As he grew into a young man and life started getting a smidge difficult, I would remind him to attempt humbleness. To him, everything is easy because…well…he’s [The Boy]. Until it isn’t. And when it isn’t we are subjected to fits of silence and the banana face.

There is something peaceful about being humble. The action of stripping off the ego and admitting you are not [insert egotistical thought here] feels freeing. Breath comes easier, shoulders lower, muscles relax. We are no longer fighting against what we truly don’t know. We are no longer swimming upstream.

Last night, his room washed in darkness, his long body sprawled across the bed, and his head covered I wanted to tell him to be humble. His most recent nemesis (the driving test) had him pouting and struggling to understand why he could not pass. He was [The Boy], after all. “Yes,” I wanted to say, “you are amazing. Yes, you are special. Yes, God blessed you to be a master in your gift, but not everything in your path will be easy. Sometimes, son, you have to step down, tamp down the confidence. Humility is most important because in the humble is where the learning happens.” Instead, I just stood in the doorway and watched him ignore me. After a moment, I shut his door and walked away without a word. This time he would have to find it out on his own. Hard heads make for soft behinds. Pretty soon, he will get tired of having a sore ass.

~SM

Ms. Don’t Wanna Be Right

I am not right 100% of the time. I wish like hell I was, but I’m not. If I was right I would be pretty close to perfect. I chuckle at the sight of my know-it-all eighteen-year-old self believing that all was right because I knew it. I was it. Having matured just a tad, I realize it takes more courage to be wrong than it does to stand in rightness. Take that, younger me.

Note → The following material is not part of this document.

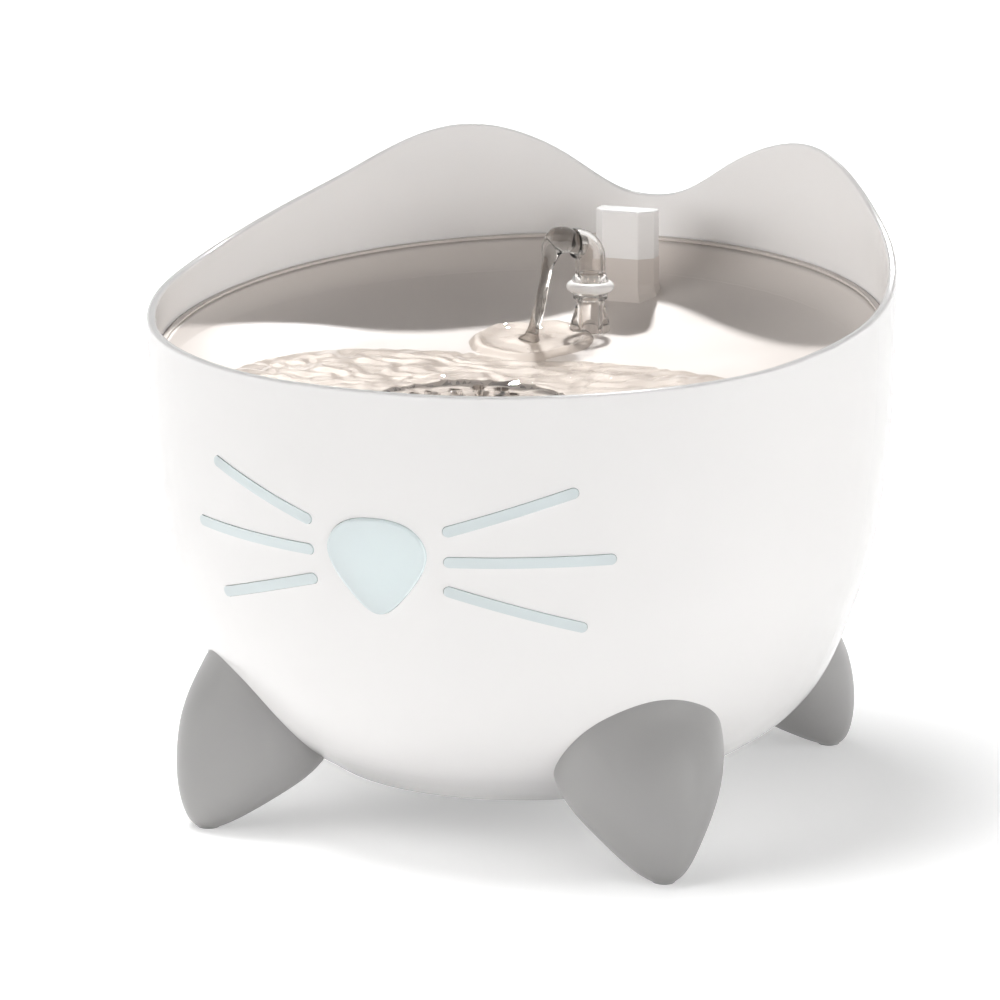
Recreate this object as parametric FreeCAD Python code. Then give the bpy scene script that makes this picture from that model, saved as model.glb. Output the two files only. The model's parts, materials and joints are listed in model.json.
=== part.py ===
import FreeCAD, Part
import math
import os
from FreeCAD import Vector

# Pet water fountain. Millimetres, +Z up, origin on the floor under the reservoir's axis.
# The nose side faces -Y. Angles are measured around Z from -Y towards +X.

# Reservoir: outer profile as radius and height, wall, floor and the shelf that carries the tray
BODY_PROFILE = [(64.5, 15.8), (75, 22.4), (89.3, 32), (101, 46), (108.6, 64), (114.9, 84), (118.8, 106),
                (121.1, 130), (122, 160), (120.9, 207), (120.5, 216)]
WALL = 2.8
FLOOR_TOP = 18.4
BOTTOM = 15.8
RIM_BORE = 119.2
SHELF_Z = 137.0
SHELF_BORE = 115.8
SHELF_HEIGHT = 1.4
RIM_ROUNDING = 0.8

# Height of the rim at angles from the front: low in front, an ear on each side of the back
RIM_HEIGHTS = [(0, 159.6), (22, 159.7), (42, 160.8), (60, 162.5), (76, 166.2), (90, 170.0), (104, 176.2),
               (116, 183.6), (128, 192.6), (138, 201.8), (148, 206.8), (157, 204.2), (166, 195.6),
               (174, 185.6), (180, 183.2)]

# Dry chamber under the floor, closed by a cover with four screws
CHAMBER_X = 36.0
CHAMBER_FRONT = -45.0
CHAMBER_BACK = 20.0
CHAMBER_TOP = 29.0
CHAMBER_WALL = 2.6
COVER_THICK = 2.4
COVER_GAP = 0.3
COVER_SCREW_INSET = 6.0
COVER_SCREW_R = 1.25

# Feet: sections at heights, each from an inner to an outer radius with a half width
FOOT_SECTIONS = [(0.6, 105.5, 113.6, 4.2), (2.5, 101.0, 115.6, 7.4), (6, 94.0, 117.4, 11.2),
                 (12, 83.5, 118.9, 16.3), (18, 75.0, 119.4, 21.0), (26, 69.0, 119.0, 25.5),
                 (36, 68.0, 117.2, 27.7), (46, 74.0, 113.0, 26.5), (54, 82.0, 108.5, 22.4),
                 (61, 90.0, 103.8, 16.8)]
FOOT_NARROWING = 0.12
FOOT_WALL = 2.5
FRONT_FOOT_ANGLE = 46.2
REAR_FOOT_ANGLE = 141.0
REAR_TIP_SHIFT = 12.0
FOOT_SHIFT_END = 80.0
FOOT_SCREW_RADIUS = 88.0
FOOT_SCREW_R = 1.5
FOOT_HEAD_R = 3.0
FOOT_SEAT_Z = 17.0
FOOT_SCREW_TOP = 40.0
PAD_R = 3.6
PAD_TOP = 1.8

# Windows: whisker bars from outer end to inner end as angle and height, and the nose outline
WHISKERS = [((30.5, 130.1), (10.45, 116.5)), ((36.25, 108.0), (10.55, 107.1)), ((31.85, 85.5), (10.55, 98.0))]
WHISKER_WALL_R = 119.0
BAR_WIDTH = 3.4
BAR_PROUD = 0.45
SLOT_GAP = 0.12
NOSE_OUTLINE = [(0, 119.7), (6.0, 119.2), (11.0, 117.4), (14.8, 113.9), (16.5, 109.0), (15.2, 104.0),
                (11.6, 98.2), (7.0, 92.8), (3.0, 89.4), (0, 88.5)]
NOSE_PROUD = 1.1
NOSE_BEVEL = 0.8
SEAL_THICK = 0.8
CARRIER_THICK = 1.6
CARRIER_ANGLE = 22.0

# Flange of the nose window and the lamp cover behind it
NOSE_FLANGE_HALF = 17.8
NOSE_FLANGE_LOW = 86.5
NOSE_FLANGE_HIGH = 121.5
LAMP_DEPTH = 15.0
LAMP_WALL = 1.2
LAMP_BOARD_Y = -107.2

# Drinking tray: the rim follows a plane that rises to the back, the dish is tilted less
TRAY_R = 118.8
TRAY_WALL = 1.8
TRAY_THICK = 2.2
RIM_MID_Z = 155.9
RIM_SLOPE = 0.11
DISH_SLOPE = 0.08
FRONT_LIP_Z = 152.0
DISH_PROFILE = [(0, -15.6), (40, -15.4), (66, -14.8), (82, -13.5), (95, -11.0), (106, -7.8), (114, -4.4),
                (122, 1.5)]
GASKET_THICK = 1.2
FLANGE_THICK = 2.2
SKIRT_BOTTOM = 130.0
SKIRT_R = 115.4

# Filter well in the pool
WELL_Y = -45.0
WELL_R = 33.0
WELL_WALL = 2.0
SEAT_BORE = 27.5
SEAT_Z = 131.8
SEAT_THICK = 2.2
BASKET_R = 27.3
BASKET_BOTTOM = 104.0
BASKET_WALL = 1.6
FRAME_R = 25.2
FRAME_BOTTOM = 105.9
FRAME_TOP = 128.0
GRILLE_R = 32.5
GRILLE_THICK = 2.2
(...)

In my first marriage, I made mistakes—one of which was always being right. Or, appearing to be. For any given question, I always gave The Ex and The Kids three options. No matter what they chose, it would be my version of correct. I took what I knew about life and made it make sense, and me being correct about everything made sense (duh).

Don’t get me wrong (pun completely intended), more often than not I was actually right, but I never wavered in the moments when I was unsure. I never once said I didn’t know what to do. The words “I told you so” were hovering over every mistake or misjudgment everyone else made, never spoken but always to be implied.

Fast forward twenty years, divorce papers and some growth later and I find myself saying less. Oh, really? I say. Hmmm, I hum thoughtfully. Well, if that’s what you think you should do, I shrug. I am not sure when it happened, but I found out I wasn’t always right. My way was not the way. I also realized the need to be correct was just my fear of not being enough. If I knew what I knew and it was right, I was right. I was perfect.

Nowadays, I don’t bother being much of anything. I just sit back and watch the chips fall where they may. Ask me a question, I will certainly give up the answer—popular or not—but I won’t worry if it is right. There are no “I told you so’s” hovering above.

So, hey, I am not always right. Yup. It is true. I am riddled with wrongness, and I stand in it proudly. My way is, indeed, not always the right way. And that’s okay. I am okay.